Todes admits that he harbored the same mistaken ideas about what Pavlov did and was endeavoring to prove when he began his quarter century of work on the biography.

By burying himself in the vast array of documents housed in some 27 archives here and overseas—everything from diaries and laboratory notes to files from the Soviet secret police—the multilingual Todes demolished the myths and found the genuine Pavlov in all his multifaceted, contradictory and fascinating aspects.
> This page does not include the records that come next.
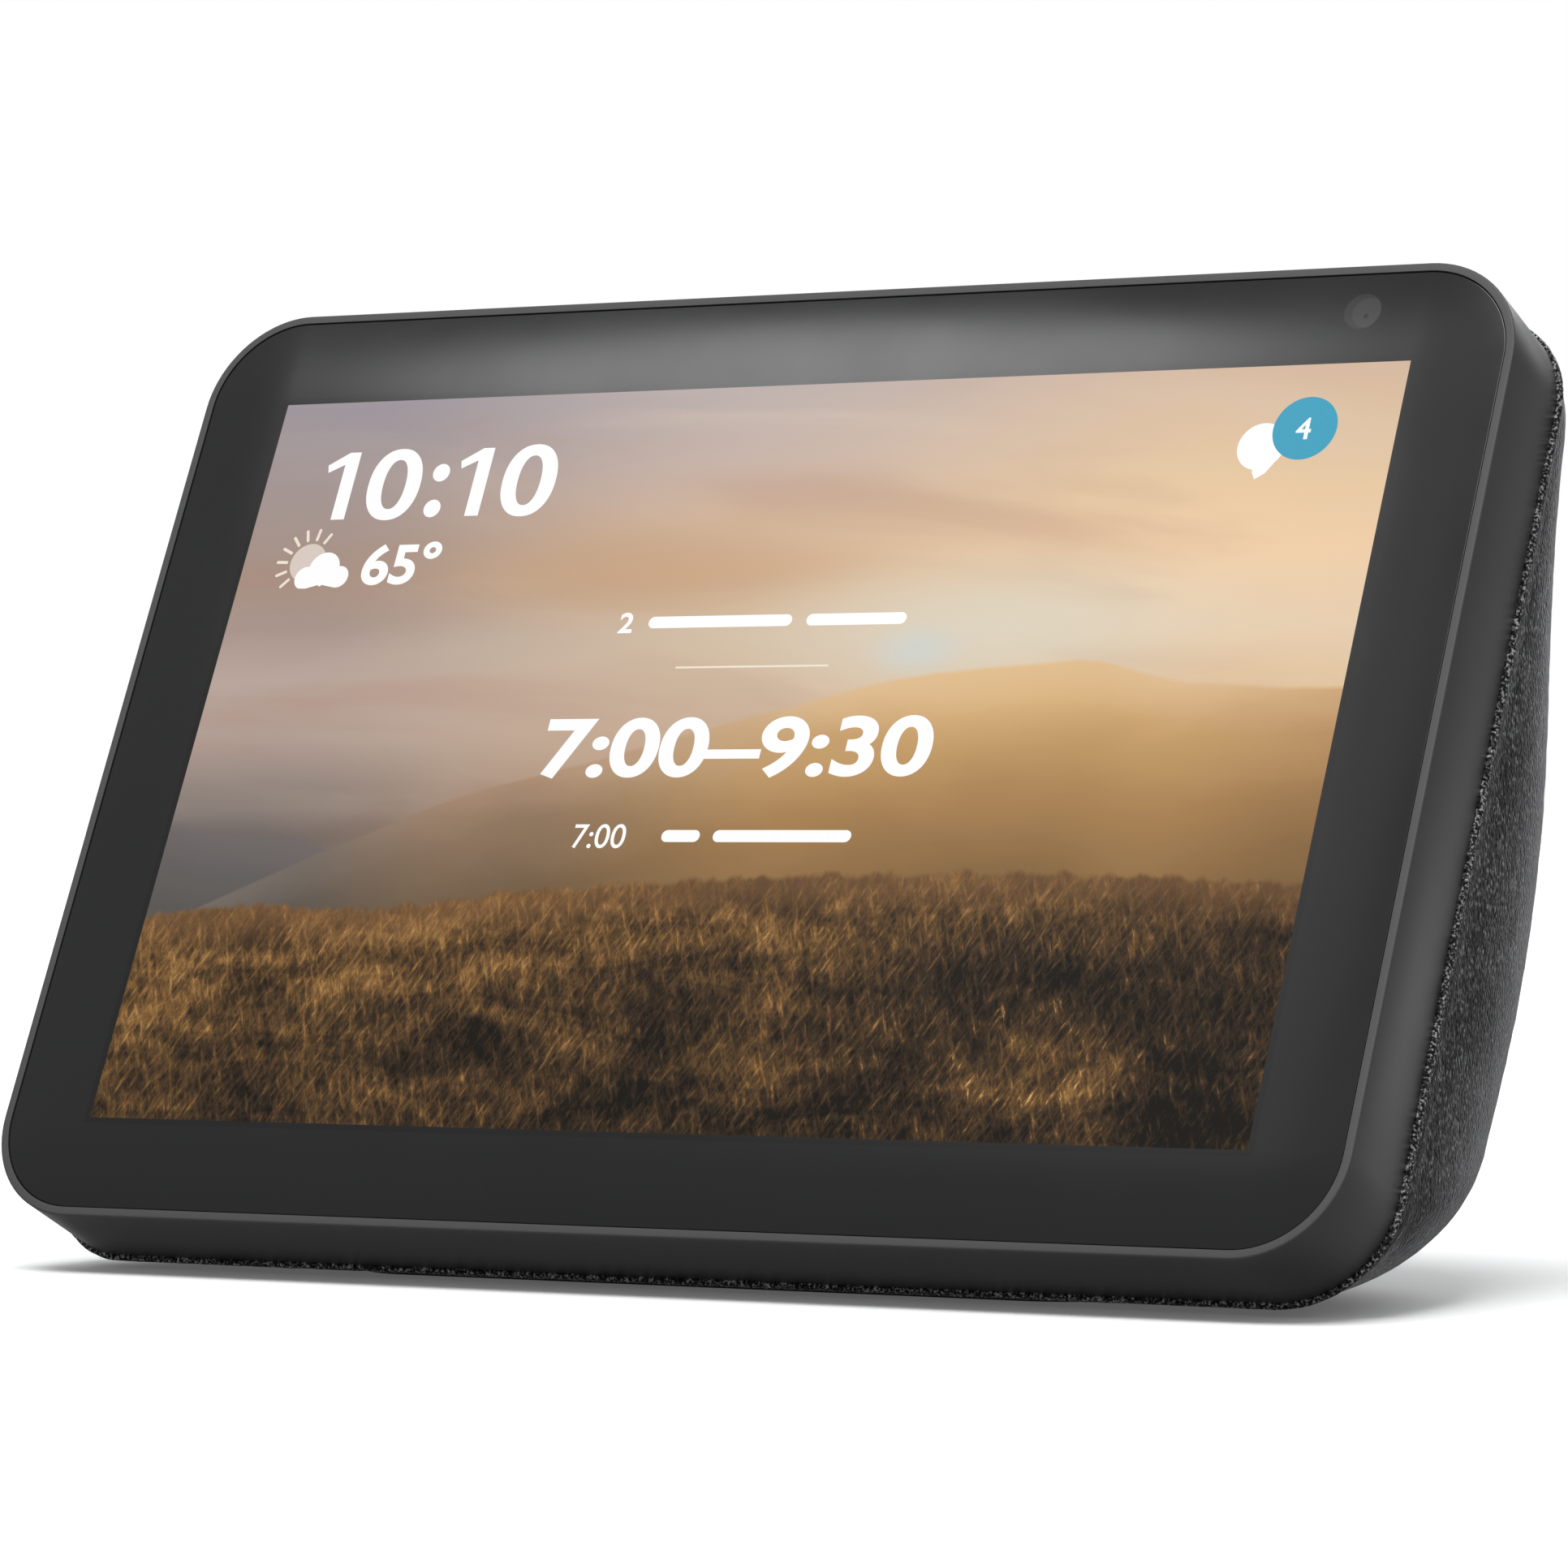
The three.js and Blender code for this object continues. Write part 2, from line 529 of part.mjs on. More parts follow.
// ---------------------------------------------------------------- speaker box, drivers and radiator
function boxPlan(inset) {
  const half = 33 - inset * 0.3;
  const rear = BOX.rear - inset;
  const axis = new THREE.Vector2(Math.cos(DRIVER.aim), Math.sin(DRIVER.aim));
  const across = new THREE.Vector2(axis.y, -axis.x);
  const face = new THREE.Vector2(DRIVER.x, DRIVER.y).addScaledVector(axis, -inset);
  const side = face.clone().addScaledVector(across, 26 - inset);
  const start = face.clone().addScaledVector(across, (half - face.x) / across.x);
  const points = [[half, Math.min(start.y, rear)], [side.x, side.y], [side.x - 4, -12], [20, -40]];
  const shape = new THREE.Shape();
  shape.moveTo(0, rear).lineTo(half - 3, rear);
  points.forEach(([x, y]) => shape.lineTo(x, y));
  [...points].reverse().forEach(([x, y]) => shape.lineTo(-x, y));
  shape.lineTo(-half + 3, rear);
  const depth = BOX.high - BOX.low - 2 * inset;
  const prism = new THREE.ExtrudeGeometry(shape, { depth, bevelEnabled: false });
  prism.translate(0, 0, BOX.low + inset);
  return common(common(prism, behind(BOX.front - inset)), bodyForm(SHELL_INSET + SHELL_WALL + 0.4 + inset));
}

const radiatorCut = slab(26.5, 16.5, 14, -60, 60).rotateX(Math.PI / 2).translate(0, 60, RADIATOR.z);
const posts = BASE_SCREWS.map(([x, y]) => disc(3.4, BASE.floor + GAP, BOX.low + 1, x, y, 12));
add(display, "speaker_box", cut(
  joined(cut(boxPlan(0), boxPlan(BOX.wall)), ...posts),
  ...BASE_SCREWS.map(([x, y]) => disc(1.8, 0, 13, x, y, 12)),
  ...[-1, 1].map((side) => disc(23.6, -14, 5).applyMatrix4(driverPlace(side))),
  cut(radiatorCut, block(-60, 60, -60, 30, 0, 100)),
), "innerPlastic");

const DRIVER_PIECES = {
  basket: [turned([
    [22.5, 2.3], [22.5, -0.4], [12.4, -15.4], [9.5, -16], [9.5, -17], [13.5, -17], [13.5, -15.6],
    [23.2, GAP], [DRIVER.flange, GAP], [DRIVER.flange, 2.3], [22.5, 2.3],
  ]), "steel"],
  magnet: [turned([[0, -23], [12, -23], [12, -17.3], [6, -17.3], [6, -13], [0, -13]]), "steel"],
  cone: [turned([
    [0, -8.3], [4, -8.9], [7.3, -11], [7.3, -15.4], [7.9, -15.4], [8.2, -11.6], [20.9, 0.6], [20.9, 1.4],
    [8, -10.2], [4, -8], [0, -7.4],
  ]), "paper"],
  surround: [turned([
    [21.3, 1], [21.9, 1], [22.6, 2.6], [26.5, 2.6], [26.5, 3.3], [25.2, 3.6], [23.8, 4.6], [22.4, 3.9],
    [21.3, 2.2], [21.3, 1],
  ]), "rubber"],
};
[[-1, "left"], [1, "right"]].forEach(([side, name]) => {
  const speaker = new THREE.Group();
  speaker.applyMatrix4(driverPlace(side));
  display.add(speaker);
  Object.entries(DRIVER_PIECES).forEach(([piece, [geometry, look]]) => {
    add(speaker, `speaker_${piece}_${name}`, geometry, look);
  });
});

const radiator = new THREE.Group(); // its Z points out of the back
radiator.position.set(0, BOX.rear, RADIATOR.z);
radiator.rotation.x = -Math.PI / 2;
display.add(radiator);
add(radiator, "radiator_frame", cut(
  slab(RADIATOR.halfWidth, RADIATOR.halfHeight, 16, GAP, 2),
  slab(27, 17, 14, -1, 5),
), "innerPlastic");
add(radiator, "radiator_surround", cut(
  joined(slab(29.5, 19.5, 15, 2.3, 3.1), slab(26.4, 16.4, 13, 0.6, 3.9)),
  slab(23.3, 13.3, 11, -1, 9),
), "rubber");
add(radiator, "passive_radiator", slab(23, 13, 10.7, 0.9, 2.5), "paper");

export default display;
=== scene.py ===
"""The looks of a smart display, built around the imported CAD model.

Lengths are in millimetres until a mesh is made, and +Z is up. Pieces of the leaning head are built in its
own directions, from the middle of the screen: u to the right, v up the slope and w out of the glass.
"""
import json
import math

import bmesh
import bpy
import numpy as np
from mathutils import Matrix, Vector


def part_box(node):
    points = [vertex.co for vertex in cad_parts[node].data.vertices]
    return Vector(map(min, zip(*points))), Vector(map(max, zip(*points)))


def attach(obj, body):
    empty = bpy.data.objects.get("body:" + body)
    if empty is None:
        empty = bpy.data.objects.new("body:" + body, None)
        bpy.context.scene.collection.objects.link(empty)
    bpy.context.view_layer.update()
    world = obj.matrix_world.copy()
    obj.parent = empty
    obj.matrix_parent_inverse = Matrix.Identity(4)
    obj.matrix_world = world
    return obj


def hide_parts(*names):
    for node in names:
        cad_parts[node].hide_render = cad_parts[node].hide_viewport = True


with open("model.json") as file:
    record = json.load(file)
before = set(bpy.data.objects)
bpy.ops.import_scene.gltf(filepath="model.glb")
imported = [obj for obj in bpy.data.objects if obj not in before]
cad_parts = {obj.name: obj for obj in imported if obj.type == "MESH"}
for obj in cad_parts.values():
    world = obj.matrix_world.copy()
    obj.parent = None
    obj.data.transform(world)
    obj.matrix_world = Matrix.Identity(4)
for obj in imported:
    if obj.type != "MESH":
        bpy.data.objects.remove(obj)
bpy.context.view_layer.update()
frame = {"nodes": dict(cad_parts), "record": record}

# -- driving dimensions, from the frame
MM = 0.001
LEAN = math.radians(25.2)
BAND = 14.3  # depth of the plain band behind the glass
CORNER = 14.0  # corner radius of the front frame


def cad_box(node):
    """The lowest and highest corners of a CAD node, in millimetres."""
    low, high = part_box(node)
    return low / MM, high / MM


frame_low, frame_high = cad_box("front_frame")
HALF_U = frame_high.x
SLANT = (frame_high.z - frame_low.z - BAND * math.sin(LEAN)) / math.cos(LEAN)
HALF_V = SLANT / 2
HEAD_Y = frame_low.y + HALF_V * math.sin(LEAN)
HEAD_Z = frame_high.z - HALF_V * math.cos(LEAN)
HEAD = Matrix.Translation((0, HEAD_Y * MM, HEAD_Z * MM)) @ Matrix.Rotation(math.pi / 2 - LEAN, 4, "X")

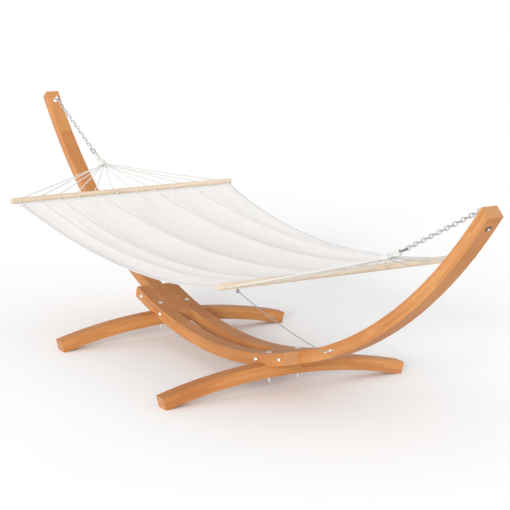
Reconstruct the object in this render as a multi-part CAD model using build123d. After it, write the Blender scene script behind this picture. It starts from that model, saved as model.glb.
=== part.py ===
from build123d import *

import os
from math import asin, atan2, cos, degrees, radians, sin, sqrt, tan

# Hammock with spreader bars, hung by two chains from an arched timber stand.
# Millimetres. X runs along the hammock, Y across it, Z up. The origin is on the
# floor, under the middle of the stand. "Front" is +X, "rear" is -X, "left" is -Y.
# The front half is modelled, and the rear half is its mirror image.

# --- timber -----------------------------------------------------------------
BEAM_WIDTH = 72.0          # every beam, measured along Y
BEAM_DEPTH = 56.0          # every beam, measured along the radius of the arc
ARC_OUTER_RADIUS = 2674.0  # underside of the arms and rails
ARC_INNER_RADIUS = ARC_OUTER_RADIUS - BEAM_DEPTH
ARC_MID_RADIUS = ARC_OUTER_RADIUS - BEAM_DEPTH / 2
ARC_LOW_Z = 65.0           # underside of the rails at mid length
ARC_CENTRE_Z = ARC_LOW_Z + ARC_OUTER_RADIUS
ARM_TOP_ANGLE = 50.0       # angles are from straight down, about the arc's centre
ARM_FOOT_ANGLE = 9.35
RAIL_END_ANGLE = 16.1
EDGE_BEVEL = 2.5

FOOT_X = 542.0             # centreline of each cross foot
FOOT_WIDTH = 68.0
FOOT_DEPTH = 59.0
FOOT_ARCH = 76.0           # clear height under the middle of a foot
FOOT_HALF_SPAN = 596.0
FOOT_TRIM = 4.0            # sawn off the tips to make the two level pads
FOOT_INNER_RADIUS = (FOOT_HALF_SPAN**2 + (FOOT_ARCH + FOOT_TRIM) ** 2) / (2 * (FOOT_ARCH + FOOT_TRIM))
FOOT_OUTER_RADIUS = FOOT_INNER_RADIUS + FOOT_DEPTH
SEAT_Z = 132.0             # level seat where the three beams lie on a foot
RAIL_Y = BEAM_WIDTH        # centreline of each rail, touching the arms between them

# --- bolts ------------------------------------------------------------------
BOLT_RADIUS = 5.0
BOLT_HOLE_RADIUS = 5.25
THREAD_CLEARANCE = 0.05
HEAD_RADIUS = 10.5
HEAD_HEIGHT = 5.5
SOCKET_FLATS = 6.0
SOCKET_DEPTH = 3.5
NUT_FLATS = 17.0
NUT_HEIGHT = 8.0
WASHER_RADIUS = 12.0
WASHER_THICKNESS = 2.0
SPOTFACE_RADIUS = 13.0
SIDE_BOLT_X = (476.0, 681.0)
FOOT_BOLT_X = 536.0
FOOT_BOLT_TOP_Z = 175.0    # level seat of the head, cut into the sloping rail
FOOT_BOLT_NUT_Z = 76.5     # level seat of the lower washer, cut into the foot
FOOT_BOLT_END_Z = 44.0

# --- eye bolts at the arm tops ----------------------------------------------
EYE_ANGLE = 48.65
EYE_RING_RADIUS = 10.0     # centreline of the eye
EYE_WIRE_RADIUS = 3.5
EYE_STANDOFF = 26.0        # inner face of the arm to the centre of the eye
EYE_NUT_RECESS_RADIUS = 15.0
EYE_NUT_RECESS_DEPTH = 9.0
EYE_THREAD_PROUD = 3.0

# --- chain, snap hook and ring ----------------------------------------------
CHAIN_LINKS = 18
LINK_LENGTH = 33.0         # centreline, end to end
LINK_WIDTH = 15.0          # centreline
LINK_WIRE_RADIUS = 2.25
GAP = 0.3                  # between metal parts that hang in each other
HOOK_LENGTH = 46.0
HOOK_WIDTH = 19.0
HOOK_WIRE_RADIUS = 2.5
GATE_RADIUS = 1.75
GATE_LENGTH = 19.0
GATE_BARREL_RADIUS = 2.4
GATE_BARREL_WIDTH = 3.2
PIN_RADIUS = 0.9
PIN_LENGTH = 8.0
EAR_THICKNESS = 1.2
RING_RADIUS = 11.0
RING_WIRE_RADIUS = 2.25
CHAIN_SAG = 14.0           # how far the ring hangs below a straight line from eye to bar

# --- clew, bars and bed -----------------------------------------------------
BAR_X = 1087.0
BAR_Z = 641.0
BAR_RADIUS = 14.5
BAR_LENGTH = 1234.0
BAR_END_ROUND = 4.0
NECK_LENGTH = 122.0
NECK_TOP_OVERLAP = 10.0    # how far the neck reaches into the ring
CORD_COUNT = 12
CORD_RADIUS = 3.0
CORD_FAN_PITCH = 3.3       # between cords where they leave the neck
CORD_FAN_LAYER = 3.2       # the cords leave the neck in two layers
CORD_FAN_STAGGER = 1.7     # each cord leaves that much higher than its inner neighbour
CORD_PITCH = 106.0         # between cords along the bar
CORD_HOLE_RADIUS = 3.6     # level holes through the middle of the bar
CORD_MOUTH = 3.5           # a cord turns into its hole that far in front of the bar
TIE_BEND_RADIUS = 5.0
KNOT_RADIUS = 6.0
KNOT_LIFT = 2.2            # clear of the eyelet's flange

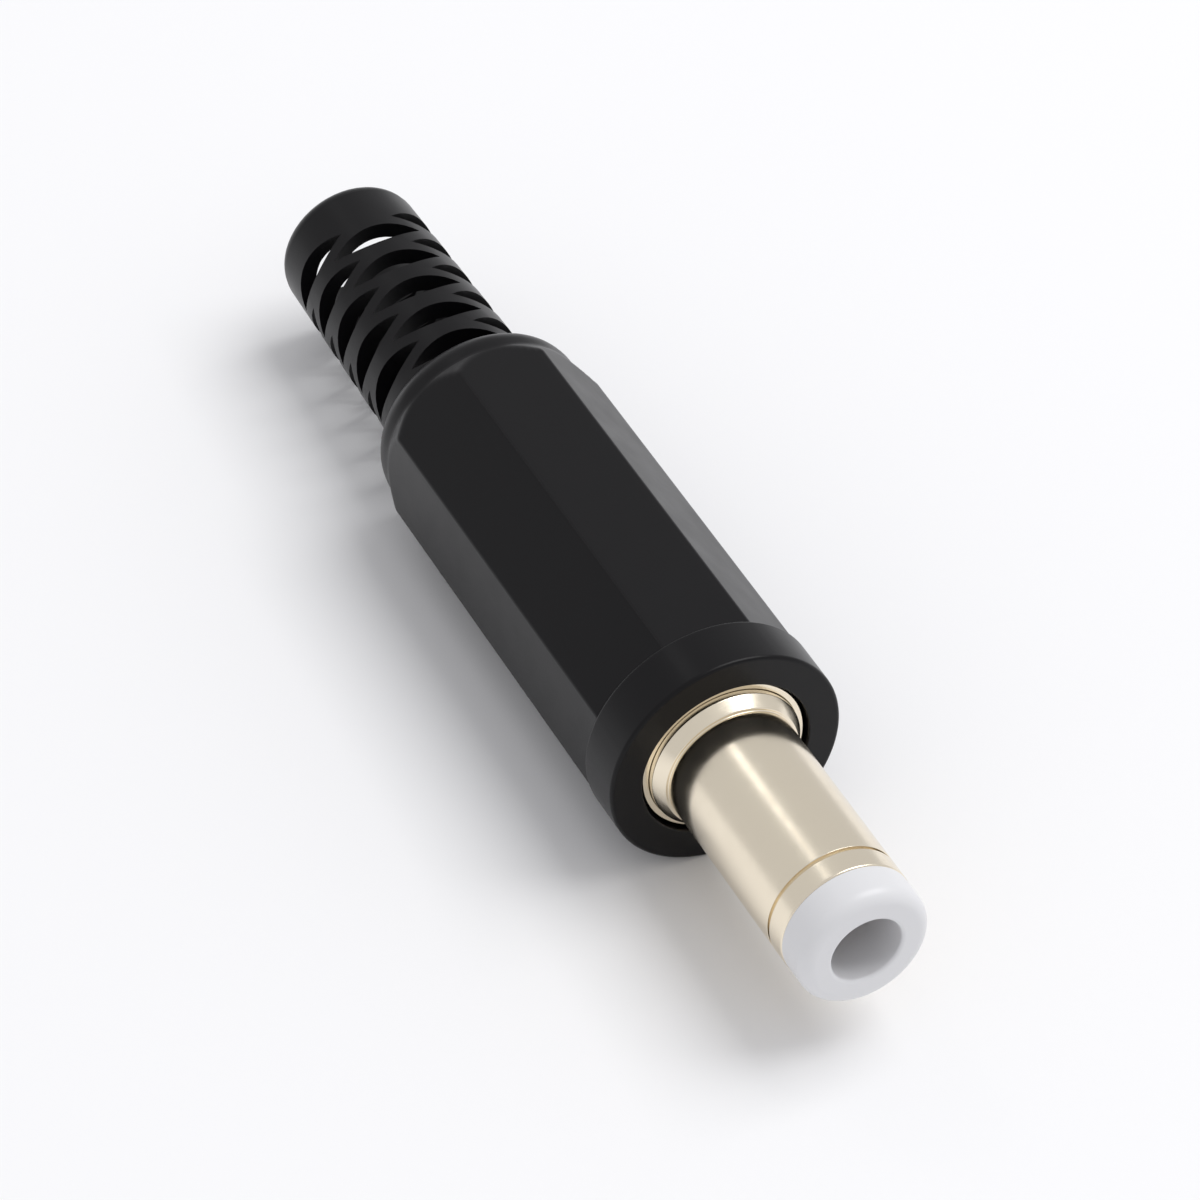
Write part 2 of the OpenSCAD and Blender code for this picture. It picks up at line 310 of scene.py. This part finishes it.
@dataclass(frozen=True)
class Finish:
    """A surface finish. Lengths are in millimetres.

    grain is the width of the finest marks and relief their height. mottle is
    the width of the soft patches over which the roughness changes by patch.
    """

    name: str
    colour: str
    roughness: float
    metallic: float = 0.0
    specular: float = 0.5
    grain: float = 0.15
    relief: float = 0.003
    mottle: float = 1.5
    patch: float = 0.05

    def grain_vector(
        self, tree: bpy.types.NodeTree, place: bpy.types.NodeSocket
    ) -> bpy.types.NodeSocket:
        """The coordinates that the grain is laid in.

        Args:
            tree: The material's node tree.
            place: Object coordinates.

        Returns:
            The socket that carries them.
        """
        return place

    def lay(self, tree: bpy.types.NodeTree) -> dict:
        """The shader's inputs for the way that the surface's marks lie.

        Args:
            tree: The material's node tree.

        Returns:
            The value or socket of each such input, none if the marks lie anyhow.
        """
        return {}

    def material(self) -> bpy.types.Material:
        """Makes the material.

        Returns:
            The material.
        """
        made = bpy.data.materials.new(self.name)
        made.use_nodes = True
        tree = made.node_tree
        tree.nodes.clear()
        place = add_node(tree, "ShaderNodeTexCoord").outputs["Object"]
        soft = add_node(
            tree,
            "ShaderNodeTexNoise",
            {"Vector": place, "Scale": 1 / (self.mottle * MM), "Detail": MOTTLE_DETAIL},
        )
        rough = add_node(
            tree,
            "ShaderNodeMapRange",
            {
                "Value": soft.outputs["Fac"],
                "From Min": NOISE_LOW,
                "From Max": NOISE_HIGH,
                "To Min": self.roughness - self.patch,
                "To Max": self.roughness + self.patch,
            },
        )
        fine = add_node(
            tree,
            "ShaderNodeTexNoise",
            {
                "Vector": self.grain_vector(tree, place),
                "Scale": 1 / (self.grain * MM),
                "Detail": GRAIN_DETAIL,
            },
        )
        bump = add_node(
            tree,
            "ShaderNodeBump",
            {"Height": fine.outputs["Fac"], "Strength": 1.0, "Distance": self.relief * MM},
        )
        shader = add_node(
            tree,
            "ShaderNodeBsdfPrincipled",
            {
                "Base Color": linear(self.colour),
                "Metallic": self.metallic,
                "Specular IOR Level": self.specular,
                "Roughness": rough.outputs["Result"],
                "Normal": bump.outputs["Normal"],
                **self.lay(tree),
            },
        )
        add_node(tree, "ShaderNodeOutputMaterial", {"Surface": shader.outputs["BSDF"]})
        return made


@dataclass(frozen=True)
class TurnedMetal(Finish):
    """A metal with the fine rings that turning leaves.

    The rings follow the place along the axis and the distance from it, so
    they run round a shaft and are concentric on its faces. The marks stretch
    by draw along each ring.
    """

    metallic: float = 1.0
    draw: float = 40.0
    stretch: float = 0.8

    def grain_vector(
        self, tree: bpy.types.NodeTree, place: bpy.types.NodeSocket
    ) -> bpy.types.NodeSocket:
        """Coordinates along the axis, outward from it and, stretched, round it.

        Args:
            tree: The material's node tree.
            place: Object coordinates.

        Returns:
            The socket that carries them.
        """
        parts = add_node(tree, "ShaderNodeSeparateXYZ", {"Vector": place})
        across = add_node(
            tree, "ShaderNodeVectorMath", {0: place, 1: (0.0, 1.0, 1.0)}, operation="MULTIPLY"
        )
        out = add_node(
            tree, "ShaderNodeVectorMath", {0: across.outputs["Vector"]}, operation="LENGTH"
        )
        round_it = add_node(
            tree, "ShaderNodeMath", {0: parts.outputs["Y"], 1: 1 / self.draw}, operation="MULTIPLY"
        )
        joined = add_node(
            tree,
            "ShaderNodeCombineXYZ",
            {"X": parts.outputs["X"], "Y": out.outputs["Value"], "Z": round_it.outputs["Value"]},
        )
        return joined.outputs["Vector"]

    def lay(self, tree: bpy.types.NodeTree) -> dict:
        """Spreads the shine round the axis and keeps it narrow along it.

        Args:
            tree: The material's node tree.

        Returns:
            The shader's anisotropy and its direction.
        """
        round_axis = add_node(tree, "ShaderNodeTangent", direction_type="RADIAL", axis="X")
        return {"Anisotropic": self.stretch, "Tangent": round_axis.outputs["Tangent"]}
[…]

Among the documents he found “extraordinarily useful” were notes kept by Horsley Gantt (1892–1980), the founding director of Johns Hopkins’ Pavlovian Laboratory and a close colleague and friend of Pavlov’s, whom he met in 1922. Gantt later worked in Pavlov’s Petrograd laboratory from 1925 to 1929 and became the most important exponent of his theories in the United States. He headed the Johns Hopkins lab from its founding in 1929 until his retirement in 1958. Gantt was also the founder and long-time president of the Pavlovian Society of America, and he won a Lasker Award in 1944 for Pavlovian-inspired research on the basis of neurosis.

“Gantt was really interested in knowing Pavlov as a man,” says Todes. “He was close enough to do that.”

Ivan Pavlov cover

Ivan Pavlov: A Russian Life in Science

Daniel Todes, Ph.D.
Oxford University Press (2014)

"Enduring errors [about Pavlov] largely were due to the initial, poor translation of his writings, lack of subsequent scholarship, and the ensuing misconceptions about his true scientific aims," says Todes.